## TASK STATEMENT
Write out all of the data exactly as it appears.

## DATASET ROWS
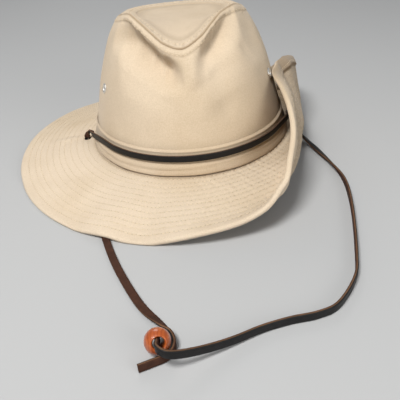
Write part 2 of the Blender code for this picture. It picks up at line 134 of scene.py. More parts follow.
# Folds that the pinch has left in the wall: from one angle and height share to another, with how deep and
# how wide each is in metres. A fold with a depth below zero stands proud.
Crease = namedtuple("Crease", "angle height to_angle to_height depth width")
CREASES = (
    Crease(-46, 0.83, -4, 0.79, 0.0016, 0.0036),
    Crease(-40, 0.70, -9, 0.66, -0.0008, 0.0050),
    Crease(-44, 0.72, -38, 0.45, -0.0005, 0.0090),
    Crease(9, 0.86, 26, 0.935, 0.0007, 0.0026),
    Crease(15, 0.74, 24, 0.68, 0.0007, 0.0060),
    Crease(30, 0.92, 36, 0.80, 0.0010, 0.0030),
    Crease(36, 0.80, 47, 0.64, 0.0010, 0.0040),
    Crease(47, 0.64, 58, 0.50, 0.0006, 0.0055),
    Crease(2, 0.66, 4, 0.30, -0.0006, 0.0120),
    Crease(18, 0.52, 24, 0.40, 0.0005, 0.0090),
    Crease(-84, 0.62, -60, 0.46, 0.0005, 0.0080),
    Crease(70, 0.40, 88, 0.30, 0.0005, 0.0080),
    Crease(120, 0.70, 150, 0.55, 0.0006, 0.0100),
    Crease(-150, 0.66, -120, 0.50, 0.0006, 0.0100),
)

# How far from its middle a fold has died out, in its own half lengths, and how near the seam the dents fade
CREASE_RUN_OUT = 1.6
DENT_FADE = 0.05


def eased(rows, column, angle):
    """A column's values at these angles, on a cyclic monotone cubic through the rows."""
    knots = np.array([row.angle for row in rows], float)
    values = np.array([getattr(row, column) for row in rows], float)
    spans = np.diff(knots, append=knots[0] + 360.0)
    after = np.diff(values, append=values[0]) / spans
    before = np.roll(after, 1)
    both = before * after > 0
    slopes = np.divide(2 * before * after, before + after, out=np.zeros(len(rows)), where=both)
    angle = (np.asarray(angle, float) + 180.0) % 360.0 - 180.0
    start = np.searchsorted(knots, angle, "right") - 1
    end = (start + 1) % len(rows)
    t = (angle - knots[start]) / spans[start]
    return (
        values[start] * (2 * t**3 - 3 * t**2 + 1)
        + spans[start] * slopes[start] * (t**3 - 2 * t**2 + t)
        + values[end] * (3 * t**2 - 2 * t**3)
        + spans[start] * slopes[end] * (t**3 - t**2)
    )


def smooth_step(x):
    x = np.clip(x, 0.0, 1.0)
    return x * x * (3 - 2 * x)


def hollow(x):
    """A soft bump, 1 in the middle and 0 at -1 and 1."""
    return np.clip(1 - x * x, 0.0, None) ** 2


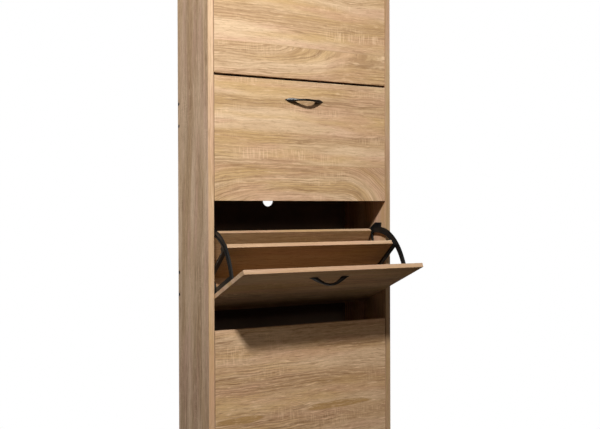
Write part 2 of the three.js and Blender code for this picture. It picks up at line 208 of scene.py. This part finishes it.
def oak(name, light, middle, dark, warm, features=None, saw=1.0, contrast=1.0, seed=0.0, thick=0.0):
    """Light oak print: broad tones, ring lines, fibres, pores and pale saw marks across the grain."""
    features = features or {}
    g = Graph(name)
    coords, along, through, across = g.parts()
    if thick:
        across = g.calc("MULTIPLY_ADD", through, thick, across)
    slow = g.noise(g.vector(g.calc("MULTIPLY", along, 1.7), g.calc("MULTIPLY", across, 4.0), seed), detail=1.0)
    small = g.noise(g.vector(g.calc("MULTIPLY", along, 9.0), g.calc("MULTIPLY", across, 30.0), seed), detail=3.0)
    level = g.calc("MULTIPLY_ADD", g.calc("SUBTRACT", slow, 0.5), 0.026, across)
    level = g.calc("MULTIPLY_ADD", g.calc("SUBTRACT", small, 0.5), 0.014, level)
    field, row, ringed, seam = level, seed, 0.0, None
    if "rings" in features:
        top, heart, depth, start, right, left, widen = features["rings"]
        straight = g.calc("MULTIPLY_ADD", g.calc("SUBTRACT", slow, 0.5), 0.010, across)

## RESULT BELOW
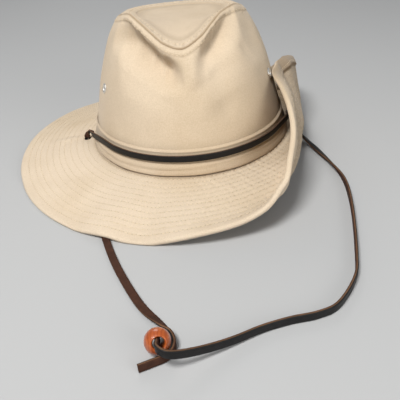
Write part 2 of the Blender code for this picture. It picks up at line 134 of scene.py. More parts follow.
# Folds that the pinch has left in the wall: from one angle and height share to another, with how deep and
# how wide each is in metres. A fold with a depth below zero stands proud.
Crease = namedtuple("Crease", "angle height to_angle to_height depth width")
CREASES = (
    Crease(-46, 0.83, -4, 0.79, 0.0016, 0.0036),
    Crease(-40, 0.70, -9, 0.66, -0.0008, 0.0050),
    Crease(-44, 0.72, -38, 0.45, -0.0005, 0.0090),
    Crease(9, 0.86, 26, 0.935, 0.0007, 0.0026),
    Crease(15, 0.74, 24, 0.68, 0.0007, 0.0060),
    Crease(30, 0.92, 36, 0.80, 0.0010, 0.0030),
    Crease(36, 0.80, 47, 0.64, 0.0010, 0.0040),
    Crease(47, 0.64, 58, 0.50, 0.0006, 0.0055),
    Crease(2, 0.66, 4, 0.30, -0.0006, 0.0120),
    Crease(18, 0.52, 24, 0.40, 0.0005, 0.0090),
    Crease(-84, 0.62, -60, 0.46, 0.0005, 0.0080),
    Crease(70, 0.40, 88, 0.30, 0.0005, 0.0080),
    Crease(120, 0.70, 150, 0.55, 0.0006, 0.0100),
    Crease(-150, 0.66, -120, 0.50, 0.0006, 0.0100),
)

# How far from its middle a fold has died out, in its own half lengths, and how near the seam the dents fade
CREASE_RUN_OUT = 1.6
DENT_FADE = 0.05


def eased(rows, column, angle):
    """A column's values at these angles, on a cyclic monotone cubic through the rows."""
    knots = np.array([row.angle for row in rows], float)
    values = np.array([getattr(row, column) for row in rows], float)
    spans = np.diff(knots, append=knots[0] + 360.0)
    after = np.diff(values, append=values[0]) / spans
    before = np.roll(after, 1)
    both = before * after > 0
    slopes = np.divide(2 * before * after, before + after, out=np.zeros(len(rows)), where=both)
    angle = (np.asarray(angle, float) + 180.0) % 360.0 - 180.0
    start = np.searchsorted(knots, angle, "right") - 1
    end = (start + 1) % len(rows)
    t = (angle - knots[start]) / spans[start]
    return (
        values[start] * (2 * t**3 - 3 * t**2 + 1)
        + spans[start] * slopes[start] * (t**3 - 2 * t**2 + t)
        + values[end] * (3 * t**2 - 2 * t**3)
        + spans[start] * slopes[end] * (t**3 - t**2)
    )


def smooth_step(x):
    x = np.clip(x, 0.0, 1.0)
    return x * x * (3 - 2 * x)


def hollow(x):
    """A soft bump, 1 in the middle and 0 at -1 and 1."""
    return np.clip(1 - x * x, 0.0, None) ** 2


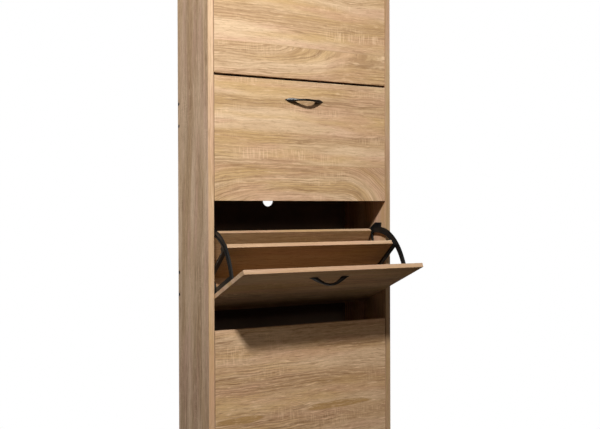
Write part 2 of the three.js and Blender code for this picture. It picks up at line 208 of scene.py. This part finishes it.
def oak(name, light, middle, dark, warm, features=None, saw=1.0, contrast=1.0, seed=0.0, thick=0.0):
    """Light oak print: broad tones, ring lines, fibres, pores and pale saw marks across the grain."""
    features = features or {}
    g = Graph(name)
    coords, along, through, across = g.parts()
    if thick:
        across = g.calc("MULTIPLY_ADD", through, thick, across)
    slow = g.noise(g.vector(g.calc("MULTIPLY", along, 1.7), g.calc("MULTIPLY", across, 4.0), seed), detail=1.0)
    small = g.noise(g.vector(g.calc("MULTIPLY", along, 9.0), g.calc("MULTIPLY", across, 30.0), seed), detail=3.0)
    level = g.calc("MULTIPLY_ADD", g.calc("SUBTRACT", slow, 0.5), 0.026, across)
    level = g.calc("MULTIPLY_ADD", g.calc("SUBTRACT", small, 0.5), 0.014, level)
    field, row, ringed, seam = level, seed, 0.0, None
    if "rings" in features:
        top, heart, depth, start, right, left, widen = features["rings"]
        straight = g.calc("MULTIPLY_ADD", g.calc("SUBTRACT", slow, 0.5), 0.010, across)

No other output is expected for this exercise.